Asked about Fluker, Solari offered an interesting description.

“Pure ass attitude. D.J. has been – he’ll pound you. He’s a guy that brings the passion to the game. Again, I know you guys got great eyes, (watch) the way he works on the football field. He loves the game. He loves the game. He loves when the pads come on. He’s a physical football player and he brings passion and he brings an energy and a physicality that you want on your offensive line. You want that physical-ness, you want that toughness on your offensive line, and he brings it.”

USING GERMAIN IFEDI SOME AT RIGHT GUARD IS ALL ABOUT COMPETITION

Ifedi, the team’s first-round pick in 2016 and lightning rod for criticism following his penalty-riddled 2017 season, is still running with the starting unit at right tackle. But Ifedi also got some work Monday at right guard with starters with Isaiah Battle at right tackle. Solari joked that a reporter who noticed it had “great eyes.” But he also said not to read too much into it.

“Okay, with Germain, he’s working hard just like the other men. We’re getting better, we’re getting better, we got to keep building. Again, like I told you before earlier, the key thing is with the pads, he’s putting it together and coming on. Pete, like I said before, Coach Carroll, you guys know better than I do, it’s about competition, it’s about competing. The best five start, best five starts. So, we wanted to work them in a little bit in a sense of playing some different positions. We wanted to keep the integrity, the unit together so we can build that unity, that comradery, but we got to work some guys in a little bit if an injury happens or we have to move some guys. So, we’ll do that throughout every day to try make a little adjustment here and there.”

FANT WILL START AT LEFT TACKLE AND ODHIAMBO AT GUARD

George Fant and Rees Odhiambo, each recovering from injuries that ended their 2017 seasons, got some brief work Monday in team sessions — Fant at left tackle and Odhiambo at left guard.

For now, Solari says that’s where they will stay as they work their way back — Fant from an ACL injured suffered last August and Odhiambo from hand injuries midway through the 2017 season.

“We’ve got to find the spots for them but the thought process is initially, starting off, starting Rees at guard and George at tackle because of the limited reps initially. We’re going to keep George grounded at the left tackle, but again, he’s got to be ready to adjust. Again, the best five start. The best five start, so again, we’ll adjust accordingly if needed.”

DUANE BROWN IS ‘A GREAT LEADER’

Brown, who signed a three-year extension keeping him with the team through 2021, is regarded by the Seahawks as almost as important for how helps the team in the locker room and meeting rooms as what he does on the field, said Solari, who raved about the veteran left tackle’s leadership.

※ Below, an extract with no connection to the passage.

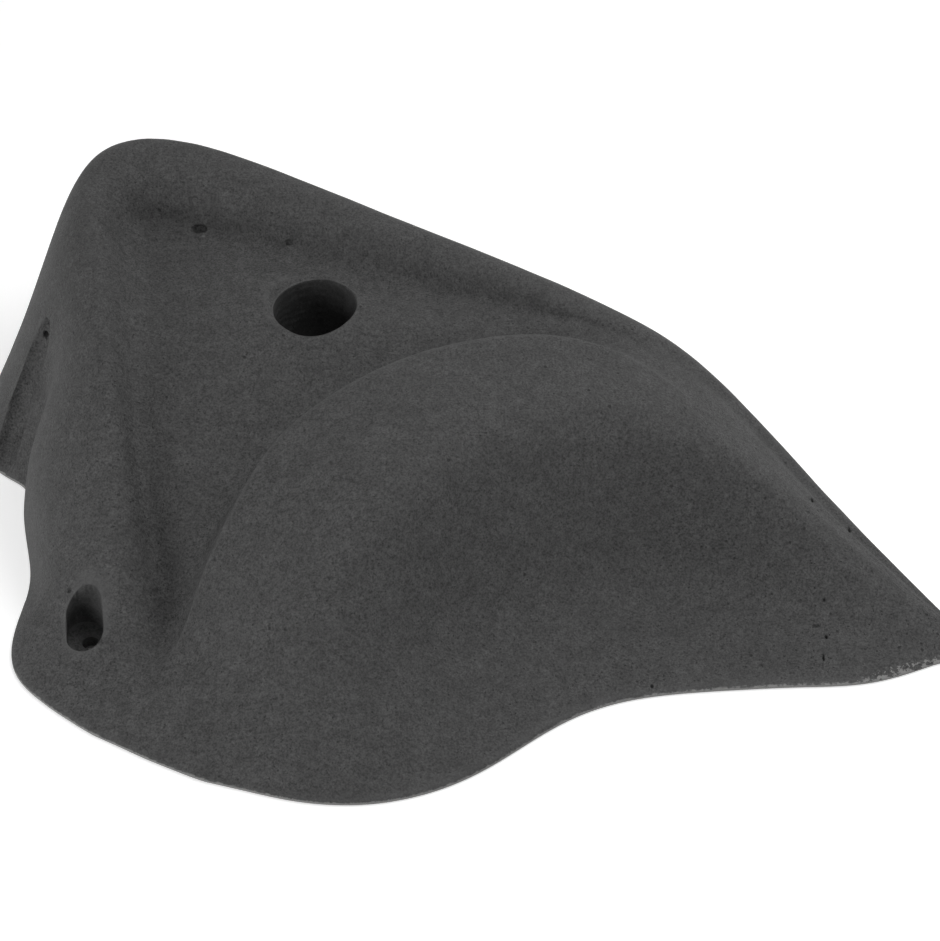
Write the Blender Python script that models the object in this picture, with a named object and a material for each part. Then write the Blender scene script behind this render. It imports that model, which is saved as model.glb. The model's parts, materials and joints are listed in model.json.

“Just watch the way he practices, watch the way he plays the game. Watch the way he competes, he leads, on and off the field. I know you men and you women don’t see it off the field, but in the meeting room, in the sense of being a pro, listening. In the back of his mind, he is like I got it, but he’s listening, focusing. He’s trying to learn, trying to be the leader, in the sense of the young men, how to prepare as a pro. It’s hard in training camp, it’s hard because you got to stay locked in throughout all the meetings, and he’s been excellent. He’s a great leader, great position leader, great group leader, offense, great team leader.”

EVERY SPOT REMAINS UP FOR GRAB

The Seahawks have had a pretty set starting five early in camp going, from left to right: Brown, Ethan Pocic, Justin Britt, Fluker and Ifedi.

But Solari insisted that nothing is set in stone (even if Britt and Brown are locks and Pocic appears pretty close to one).

“No, it’s an open competition. You do have to have a starting point, so those five were there for a reason. No, it’s open competition. Everybody’s competing. Iron sharpens iron. The best five start and be ready if we have to move some guys to get the best five on the field.”